Updated 30 December 2025
  • Beamspace SLAC is a class of algorithms that uses beamspace transformations and tensor signal models to jointly estimate channel parameters and terminal positions in mmWave MIMO-OFDM systems.
  • It employs multidimensional ESPRIT and low-complexity SVD techniques to dramatically reduce computational complexity while maintaining high estimation accuracy.
  • Simulation results show that beamspace SLAC nearly matches theoretical error bounds, halving localization errors and significantly boosting sum-rate performance in large-scale array settings.

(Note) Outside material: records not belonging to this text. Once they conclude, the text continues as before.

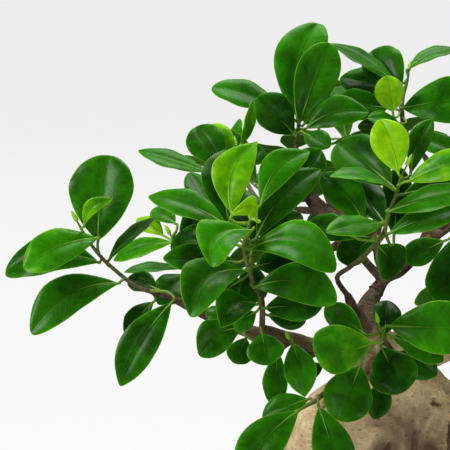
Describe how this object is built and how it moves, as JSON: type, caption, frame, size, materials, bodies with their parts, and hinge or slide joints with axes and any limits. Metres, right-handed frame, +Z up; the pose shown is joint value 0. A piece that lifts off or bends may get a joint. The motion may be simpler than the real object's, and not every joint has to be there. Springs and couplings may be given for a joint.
{
  "type": "ficus ginseng bonsai",
  "caption": "Potted ficus ginseng bonsai: bare swollen roots, forking limbs and shoots of glossy oval leaves over a plain round pot.",
  "frame": {"origin": "middle of the pot's flat underside, on the surface that it stands on", "axes": "+Z up; +Y away from the viewer and +X to the right in the picture's view"},
  "size_m": [0.3648, 0.2705, 0.3716],
  "materials": {
    "pot_glaze": "gloss",
    "screen_mesh": "matte",
    "soil_mix": "matte",
    "bark": "matte",
    "leaf": "satin"
  },
  "bodies": {
    "root": {"pot": "pot_glaze", "drain_screen_left": "screen_mesh", "drain_screen_right": "screen_mesh", "soil": "soil_mix", "roots_and_limbs": "bark", "shoot_left": "leaf", "shoot_left_back": "leaf", "shoot_middle": "leaf", "shoot_low_left": "leaf", "shoot_low_middle": "leaf", "shoot_low_front": "leaf", "shoot_low_right": "leaf", "shoot_right": "leaf", "shoot_top_left": "leaf", "shoot_top": "leaf", "shoot_top_right": "leaf", "shoot_inner": "leaf", "shoot_right_front": "leaf", "shoot_right_low": "leaf", "shoot_right_end": "leaf", "shoot_right_upper": "leaf", "shoot_right_inner": "leaf", "shoot_right_back": "leaf", "shoot_right_crown": "leaf", "shoot_right_under": "leaf", "shoot_back_end": "leaf", "shoot_back_upper": "leaf", "shoot_back_low": "leaf", "shoot_back_left": "leaf", "shoot_back_under": "leaf", "shoot_top_end": "leaf"}
  },
  "joints": []
}
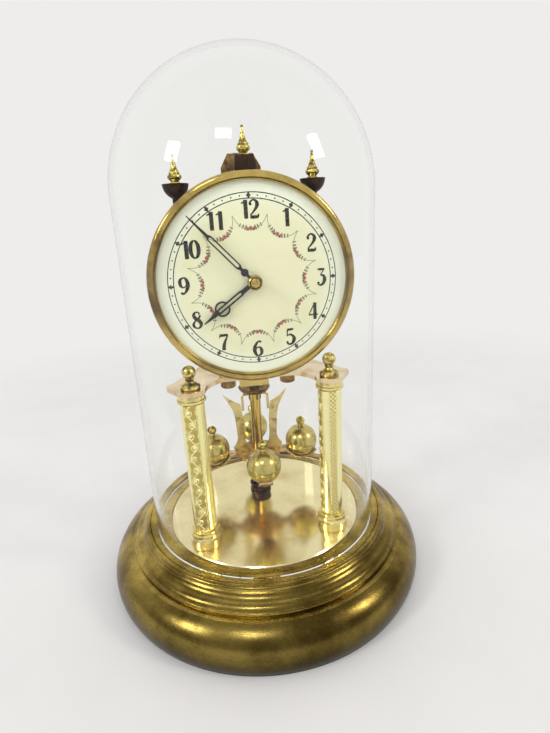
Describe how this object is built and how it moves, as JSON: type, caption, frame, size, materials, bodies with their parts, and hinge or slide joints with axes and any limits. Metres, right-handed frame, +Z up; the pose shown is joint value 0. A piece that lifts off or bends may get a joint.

Beamspace SLAC (Simultaneous Localization and Communications) refers to a class of reduced-complexity, multidimensional, search-free parameter estimation algorithms tailored for mmWave MIMO-OFDM wireless systems. These methods leverage beamspace transformations, tensor signal models, and multidimensional ESPRIT (Estimation of Signal Parameters via Rotational Invariance Techniques) to jointly estimate high-dimensional channel parameters—such as gains, angles, delays—and terminal locations. Complexity reduction is achieved via beamspace processing and low-complexity singular value decomposition (SVD) implementations, enabling real-time channel estimation, communication, and localization even in highly resolved and large-scale array settings (Jiang et al., 2021).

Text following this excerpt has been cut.